Only writing degradation becouse reading is abut 600MB/s. All disk checket smarty -t long This controler SAS2008 with this same disk week ago working property in older machine with RHEL8. Now past update is dramatic. I was reading all internet examples abut abut degradarion wrote RAIDZ to ~20MB/s. Most of these cases were damaged disks. I also checked, despite smarty claiming that the disks were ok, removing a disk from the array if it was the culprit and working on the array without one disk. Unfortunately, this does not change anything, at most it causes a slower transfer by ~8MB/s.

From 48 hours of mopich research I found that the reason for the speed degradation is the drastic degradation of IOPS on all disks equally, which can be seen in the printout. Each disk is loaded in 99% and transfer per disk ~8MB/s. I did not know whether to write to the kernel or zfs group because I do not know exactly what is the reason for the degradation. I suspect the software or the kernel. For now, I am writing to you. At the same time, I also wrote to the proxmox group so that they know about the problem.

I have not yet checked how it will behave on "pure Debian". Theoretically, it is possible. Theoretically, it is also possible to put this SAS2008 into an old machine and check its performance - but does it make any sense? I would not like to write off this SAS2008 (TI) as a loss because it 100% satisfies my needs as a SAS HBA controller.

New fact. Problem no exist if create new pool raidz on this same controler on other disk SATA - transfer write is near full write 110MB/s per disk and 220MB/s per pool/ 100% usage IOPS pool raid5sas using - write through pool test_on_sata - write back When change all disk in pool raid5sas to write back i gat write speed pool about 100-150MB/s. Still much to low that maximal write ~450MB/s Anybady can help me resolve this problem?

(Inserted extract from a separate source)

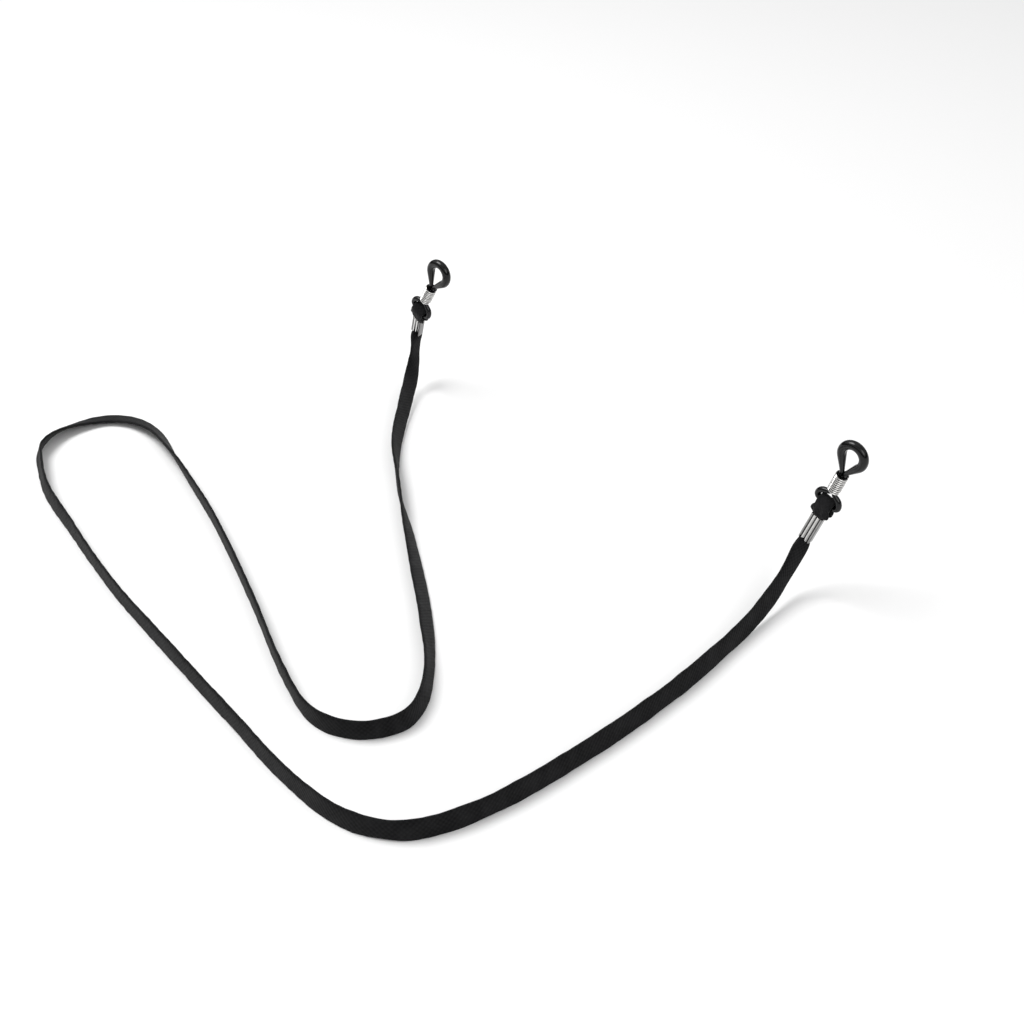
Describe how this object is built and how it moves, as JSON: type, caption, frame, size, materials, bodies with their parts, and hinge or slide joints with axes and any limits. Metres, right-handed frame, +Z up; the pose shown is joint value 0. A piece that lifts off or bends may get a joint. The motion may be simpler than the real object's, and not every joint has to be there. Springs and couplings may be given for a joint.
{
  "type": "eyeglass retainer strap",
  "caption": "Flat woven neck strap with a rubber temple loop, a sliding wire coil and a crimp ferrule at each end.",
  "frame": {"origin": "centre of the right temple loop, which the right temple arm holds up", "axes": "+X from the left fitting to the right one, +Y backwards along the temple arms, +Z up"},
  "size_m": [0.2153, 0.1423, 0.0457],
  "materials": {
    "tape": "matte woven",
    "rubber": "smooth moulded, slightly glossy",
    "crimp_metal": "polished",
    "coil_wire": "bright drawn wire"
  },
  "bodies": {
    "strap": {"strap_tape": "tape", "right_tape_fold": "tape", "left_tape_fold": "tape", "right_crimp": "crimp_metal", "left_crimp": "crimp_metal"},
    "right_loop": {"right_rubber_loop": "rubber"},
    "right_slide": {"right_coil": "coil_wire"},
    "left_loop": {"left_rubber_loop": "rubber"},
    "left_slide": {"left_coil": "coil_wire"}
  },
  "joints": [
    {"name": "right_loop_swing", "type": "hinge", "parent": "strap", "child": "right_loop", "pos_m": [-0.00594, 0, -0.01507], "axis": [0.9304, 0, -0.3665], "range_deg": [-90, 90]},
    {"name": "right_coil_slide", "type": "slide", "parent": "right_loop", "child": "right_slide", "axis": [-0.3665, 0, -0.9304], "range_m": [-0.0005, 0.0006]},
    {"name": "left_loop_swing", "type": "hinge", "parent": "strap", "child": "left_loop", "pos_m": [-0.14684, 0.0052, -0.01389], "axis": [0.8572, 0, -0.515], "range_deg": [-90, 90]},
    {"name": "left_coil_slide", "type": "slide", "parent": "left_loop", "child": "left_slide", "axis": [-0.515, 0, -0.8572], "range_m": [-0.0005, 0.0006]}
  ]
}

Type | Version/Name PROXMOX | Distribution Name | Proxmox Distribution Version | 6.2.4 Kernel Version | 6.8.4-6.8.8 (both tested) Architecture | Amd (Ryzen 7) ZFS Version | 2.2.4

rincebrain commented 2 months ago

grep . /sys/module/{icp,zcommon,zfs}/parameters/{zfs_fletcher_4_impl,icp_aes_impl,icp_gcm_impl,zfs_vdev_raidz_impl} 2>/dev/null

I would speculate, offhand, that it's going to return something missing most of the options.

amotin commented 2 months ago

When change all disk in pool raid5sas to write back i gat write speed pool about 100-150MB/s. Still much to low that maximal write ~450MB/s

What are those write-through vs write-back? ZFS does not need disabled write caching on disks or controllers, or reliable write to media for each request. When it needs data to be stable, it explicitly requests cache flush. Make sure you have not enabled sync=always without a good reason.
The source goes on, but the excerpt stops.